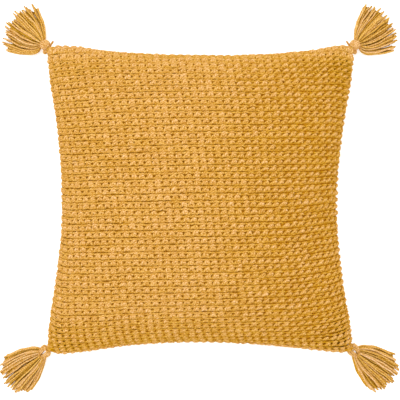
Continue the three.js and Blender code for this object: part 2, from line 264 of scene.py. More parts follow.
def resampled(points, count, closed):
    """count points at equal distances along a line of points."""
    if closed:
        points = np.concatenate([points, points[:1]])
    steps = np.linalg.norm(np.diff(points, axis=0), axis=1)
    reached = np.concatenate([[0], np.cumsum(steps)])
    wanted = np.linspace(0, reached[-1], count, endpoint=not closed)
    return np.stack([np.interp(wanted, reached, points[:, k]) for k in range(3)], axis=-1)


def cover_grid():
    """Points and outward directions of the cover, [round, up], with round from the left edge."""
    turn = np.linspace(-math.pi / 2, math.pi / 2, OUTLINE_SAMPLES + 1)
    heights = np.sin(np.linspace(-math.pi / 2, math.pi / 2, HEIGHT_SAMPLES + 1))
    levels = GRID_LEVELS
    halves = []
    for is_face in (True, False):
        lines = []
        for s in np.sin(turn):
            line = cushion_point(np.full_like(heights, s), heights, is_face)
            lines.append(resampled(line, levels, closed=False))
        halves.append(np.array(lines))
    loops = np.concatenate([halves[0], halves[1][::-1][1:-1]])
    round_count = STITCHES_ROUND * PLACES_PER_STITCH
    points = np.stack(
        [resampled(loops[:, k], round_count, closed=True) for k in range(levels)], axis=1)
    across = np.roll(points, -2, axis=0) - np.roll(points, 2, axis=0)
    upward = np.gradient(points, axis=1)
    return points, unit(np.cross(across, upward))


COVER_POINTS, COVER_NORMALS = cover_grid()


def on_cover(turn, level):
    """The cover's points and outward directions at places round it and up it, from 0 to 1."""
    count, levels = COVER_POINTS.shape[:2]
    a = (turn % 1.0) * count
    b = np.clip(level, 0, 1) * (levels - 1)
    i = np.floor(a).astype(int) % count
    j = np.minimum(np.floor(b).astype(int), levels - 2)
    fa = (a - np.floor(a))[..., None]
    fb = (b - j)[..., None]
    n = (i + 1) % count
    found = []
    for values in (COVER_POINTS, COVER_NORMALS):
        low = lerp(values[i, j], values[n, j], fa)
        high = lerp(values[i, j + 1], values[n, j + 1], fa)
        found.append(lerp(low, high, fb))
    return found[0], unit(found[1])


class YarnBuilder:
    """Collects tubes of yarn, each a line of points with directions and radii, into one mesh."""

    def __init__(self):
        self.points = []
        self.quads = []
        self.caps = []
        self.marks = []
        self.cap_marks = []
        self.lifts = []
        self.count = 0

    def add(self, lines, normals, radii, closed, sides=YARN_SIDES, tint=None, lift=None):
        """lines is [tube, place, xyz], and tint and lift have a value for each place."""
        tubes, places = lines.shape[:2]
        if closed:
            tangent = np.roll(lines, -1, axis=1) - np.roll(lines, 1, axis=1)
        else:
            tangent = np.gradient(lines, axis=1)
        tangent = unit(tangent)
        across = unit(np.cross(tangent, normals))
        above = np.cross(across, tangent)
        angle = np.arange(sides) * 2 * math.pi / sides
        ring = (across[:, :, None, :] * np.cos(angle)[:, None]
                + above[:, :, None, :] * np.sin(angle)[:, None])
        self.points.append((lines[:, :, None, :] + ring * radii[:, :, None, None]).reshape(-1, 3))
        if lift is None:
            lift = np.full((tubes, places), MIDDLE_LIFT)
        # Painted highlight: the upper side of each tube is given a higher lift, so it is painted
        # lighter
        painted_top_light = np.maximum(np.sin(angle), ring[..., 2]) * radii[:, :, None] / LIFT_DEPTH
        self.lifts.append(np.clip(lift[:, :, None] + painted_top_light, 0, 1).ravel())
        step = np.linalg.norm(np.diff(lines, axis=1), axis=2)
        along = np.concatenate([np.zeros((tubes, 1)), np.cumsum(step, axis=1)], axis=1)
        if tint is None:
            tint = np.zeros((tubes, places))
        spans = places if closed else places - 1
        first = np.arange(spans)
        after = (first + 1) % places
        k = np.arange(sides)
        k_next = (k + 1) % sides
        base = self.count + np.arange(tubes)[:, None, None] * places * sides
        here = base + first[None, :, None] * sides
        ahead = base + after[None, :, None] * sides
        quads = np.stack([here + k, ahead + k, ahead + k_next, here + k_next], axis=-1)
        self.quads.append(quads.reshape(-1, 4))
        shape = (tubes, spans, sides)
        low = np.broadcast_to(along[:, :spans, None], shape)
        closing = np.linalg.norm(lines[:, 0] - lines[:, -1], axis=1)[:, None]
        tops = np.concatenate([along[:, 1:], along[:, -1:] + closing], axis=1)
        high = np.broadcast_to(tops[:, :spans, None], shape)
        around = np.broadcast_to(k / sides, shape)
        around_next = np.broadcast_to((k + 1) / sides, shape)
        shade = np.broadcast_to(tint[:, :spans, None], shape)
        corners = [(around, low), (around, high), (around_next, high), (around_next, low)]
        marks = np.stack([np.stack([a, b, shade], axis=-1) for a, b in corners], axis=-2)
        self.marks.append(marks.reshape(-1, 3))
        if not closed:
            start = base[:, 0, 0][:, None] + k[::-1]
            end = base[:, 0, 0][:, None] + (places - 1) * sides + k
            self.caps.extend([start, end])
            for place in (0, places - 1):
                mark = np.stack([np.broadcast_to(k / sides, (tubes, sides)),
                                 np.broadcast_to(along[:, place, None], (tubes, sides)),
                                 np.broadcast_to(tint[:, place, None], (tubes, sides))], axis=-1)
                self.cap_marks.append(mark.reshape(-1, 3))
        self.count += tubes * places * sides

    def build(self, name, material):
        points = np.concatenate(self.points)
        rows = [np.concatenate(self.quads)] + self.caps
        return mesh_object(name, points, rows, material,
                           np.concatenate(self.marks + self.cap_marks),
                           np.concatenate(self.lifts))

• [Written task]
Go through the listing and copy all of it exactly.

• [Finished answer]
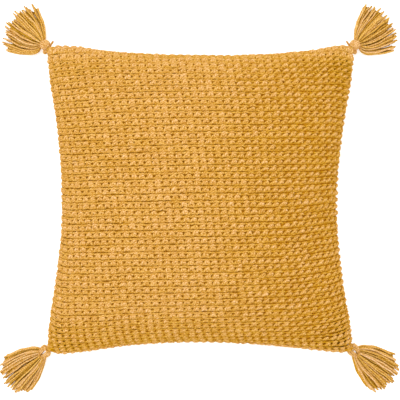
Continue the three.js and Blender code for this object: part 2, from line 264 of scene.py. More parts follow.
def resampled(points, count, closed):
    """count points at equal distances along a line of points."""
    if closed:
        points = np.concatenate([points, points[:1]])
    steps = np.linalg.norm(np.diff(points, axis=0), axis=1)
    reached = np.concatenate([[0], np.cumsum(steps)])
    wanted = np.linspace(0, reached[-1], count, endpoint=not closed)
    return np.stack([np.interp(wanted, reached, points[:, k]) for k in range(3)], axis=-1)


def cover_grid():
    """Points and outward directions of the cover, [round, up], with round from the left edge."""
    turn = np.linspace(-math.pi / 2, math.pi / 2, OUTLINE_SAMPLES + 1)
    heights = np.sin(np.linspace(-math.pi / 2, math.pi / 2, HEIGHT_SAMPLES + 1))
    levels = GRID_LEVELS
    halves = []
    for is_face in (True, False):
        lines = []
        for s in np.sin(turn):
            line = cushion_point(np.full_like(heights, s), heights, is_face)
            lines.append(resampled(line, levels, closed=False))
        halves.append(np.array(lines))
    loops = np.concatenate([halves[0], halves[1][::-1][1:-1]])
    round_count = STITCHES_ROUND * PLACES_PER_STITCH
    points = np.stack(
        [resampled(loops[:, k], round_count, closed=True) for k in range(levels)], axis=1)
    across = np.roll(points, -2, axis=0) - np.roll(points, 2, axis=0)
    upward = np.gradient(points, axis=1)
    return points, unit(np.cross(across, upward))


COVER_POINTS, COVER_NORMALS = cover_grid()


def on_cover(turn, level):
    """The cover's points and outward directions at places round it and up it, from 0 to 1."""
    count, levels = COVER_POINTS.shape[:2]
    a = (turn % 1.0) * count
    b = np.clip(level, 0, 1) * (levels - 1)
    i = np.floor(a).astype(int) % count
    j = np.minimum(np.floor(b).astype(int), levels - 2)
    fa = (a - np.floor(a))[..., None]
    fb = (b - j)[..., None]
    n = (i + 1) % count
    found = []
    for values in (COVER_POINTS, COVER_NORMALS):
        low = lerp(values[i, j], values[n, j], fa)
        high = lerp(values[i, j + 1], values[n, j + 1], fa)
        found.append(lerp(low, high, fb))
    return found[0], unit(found[1])


class YarnBuilder:
    """Collects tubes of yarn, each a line of points with directions and radii, into one mesh."""

    def __init__(self):
        self.points = []
        self.quads = []
        self.caps = []
        self.marks = []
        self.cap_marks = []
        self.lifts = []
        self.count = 0

    def add(self, lines, normals, radii, closed, sides=YARN_SIDES, tint=None, lift=None):
        """lines is [tube, place, xyz], and tint and lift have a value for each place."""
        tubes, places = lines.shape[:2]
        if closed:
            tangent = np.roll(lines, -1, axis=1) - np.roll(lines, 1, axis=1)
        else:
            tangent = np.gradient(lines, axis=1)
        tangent = unit(tangent)
        across = unit(np.cross(tangent, normals))
        above = np.cross(across, tangent)
        angle = np.arange(sides) * 2 * math.pi / sides
        ring = (across[:, :, None, :] * np.cos(angle)[:, None]
                + above[:, :, None, :] * np.sin(angle)[:, None])
        self.points.append((lines[:, :, None, :] + ring * radii[:, :, None, None]).reshape(-1, 3))
        if lift is None:
            lift = np.full((tubes, places), MIDDLE_LIFT)
        # Painted highlight: the upper side of each tube is given a higher lift, so it is painted
        # lighter
        painted_top_light = np.maximum(np.sin(angle), ring[..., 2]) * radii[:, :, None] / LIFT_DEPTH
        self.lifts.append(np.clip(lift[:, :, None] + painted_top_light, 0, 1).ravel())
        step = np.linalg.norm(np.diff(lines, axis=1), axis=2)
        along = np.concatenate([np.zeros((tubes, 1)), np.cumsum(step, axis=1)], axis=1)
        if tint is None:
            tint = np.zeros((tubes, places))
        spans = places if closed else places - 1
        first = np.arange(spans)
        after = (first + 1) % places
        k = np.arange(sides)
        k_next = (k + 1) % sides
        base = self.count + np.arange(tubes)[:, None, None] * places * sides
        here = base + first[None, :, None] * sides
        ahead = base + after[None, :, None] * sides
        quads = np.stack([here + k, ahead + k, ahead + k_next, here + k_next], axis=-1)
        self.quads.append(quads.reshape(-1, 4))
        shape = (tubes, spans, sides)
        low = np.broadcast_to(along[:, :spans, None], shape)
        closing = np.linalg.norm(lines[:, 0] - lines[:, -1], axis=1)[:, None]
        tops = np.concatenate([along[:, 1:], along[:, -1:] + closing], axis=1)
        high = np.broadcast_to(tops[:, :spans, None], shape)
        around = np.broadcast_to(k / sides, shape)
        around_next = np.broadcast_to((k + 1) / sides, shape)
        shade = np.broadcast_to(tint[:, :spans, None], shape)
        corners = [(around, low), (around, high), (around_next, high), (around_next, low)]
        marks = np.stack([np.stack([a, b, shade], axis=-1) for a, b in corners], axis=-2)
        self.marks.append(marks.reshape(-1, 3))
        if not closed:
            start = base[:, 0, 0][:, None] + k[::-1]
            end = base[:, 0, 0][:, None] + (places - 1) * sides + k
            self.caps.extend([start, end])
            for place in (0, places - 1):
                mark = np.stack([np.broadcast_to(k / sides, (tubes, sides)),
                                 np.broadcast_to(along[:, place, None], (tubes, sides)),
                                 np.broadcast_to(tint[:, place, None], (tubes, sides))], axis=-1)
                self.cap_marks.append(mark.reshape(-1, 3))
        self.count += tubes * places * sides

    def build(self, name, material):
        points = np.concatenate(self.points)
        rows = [np.concatenate(self.quads)] + self.caps
        return mesh_object(name, points, rows, material,
                           np.concatenate(self.marks + self.cap_marks),
                           np.concatenate(self.lifts))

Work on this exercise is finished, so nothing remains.